* **DATASET SECTION**
Begin
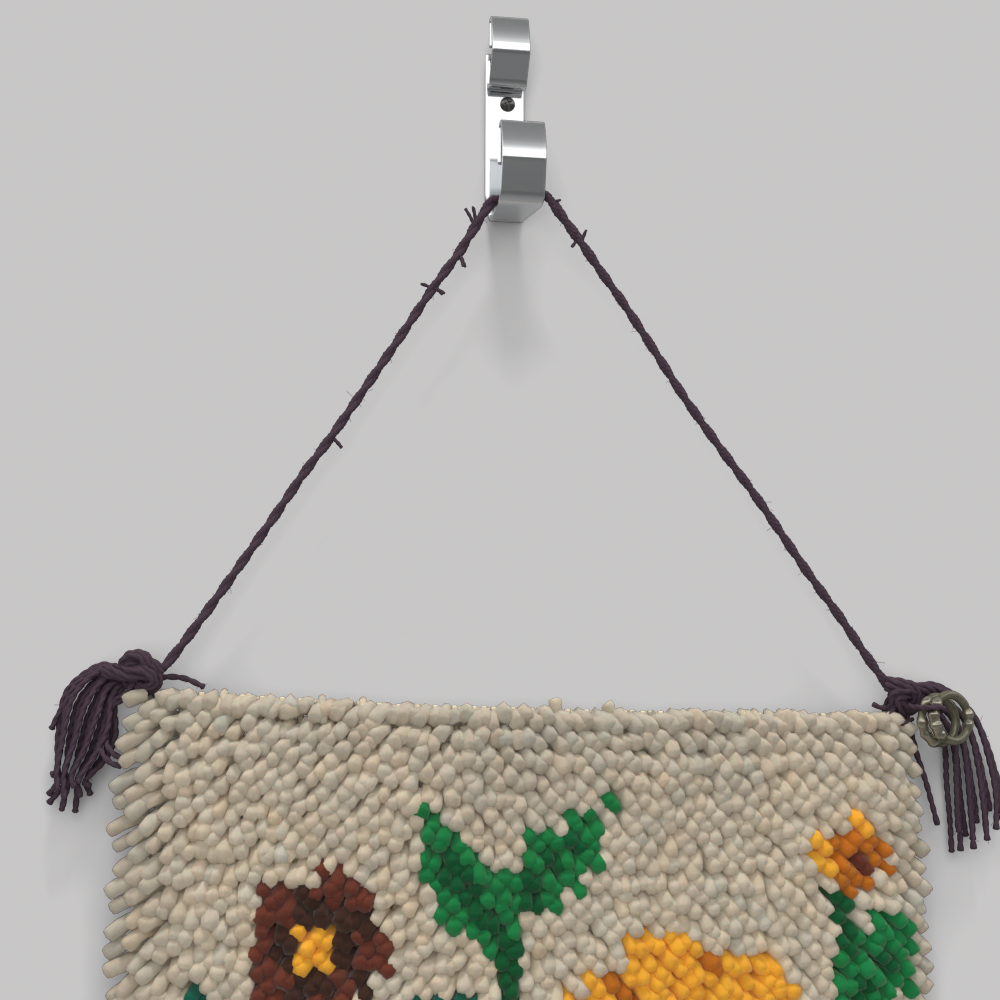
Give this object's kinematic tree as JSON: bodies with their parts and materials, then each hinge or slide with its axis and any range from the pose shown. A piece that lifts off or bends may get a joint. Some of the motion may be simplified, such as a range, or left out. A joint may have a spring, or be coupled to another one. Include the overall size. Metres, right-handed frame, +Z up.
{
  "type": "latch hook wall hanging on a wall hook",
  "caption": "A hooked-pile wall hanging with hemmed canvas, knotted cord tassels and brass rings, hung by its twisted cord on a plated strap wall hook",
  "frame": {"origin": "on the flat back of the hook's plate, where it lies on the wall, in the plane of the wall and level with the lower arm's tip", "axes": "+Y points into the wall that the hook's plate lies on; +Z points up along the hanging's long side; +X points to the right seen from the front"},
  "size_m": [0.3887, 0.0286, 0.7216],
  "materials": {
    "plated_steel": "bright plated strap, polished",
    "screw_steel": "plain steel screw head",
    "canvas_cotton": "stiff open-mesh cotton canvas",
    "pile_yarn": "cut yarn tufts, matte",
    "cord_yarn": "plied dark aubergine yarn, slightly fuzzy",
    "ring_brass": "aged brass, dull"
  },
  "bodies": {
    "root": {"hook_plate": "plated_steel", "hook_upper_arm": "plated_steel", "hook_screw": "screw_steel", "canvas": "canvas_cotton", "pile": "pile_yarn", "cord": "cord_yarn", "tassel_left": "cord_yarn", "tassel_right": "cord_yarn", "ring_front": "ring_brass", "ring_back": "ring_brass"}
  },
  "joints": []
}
End
* **REQUIREMENT**
Count how many lines contain "materials" and give only that count.

* **ANSWER FOR THIS EXERCISE**
2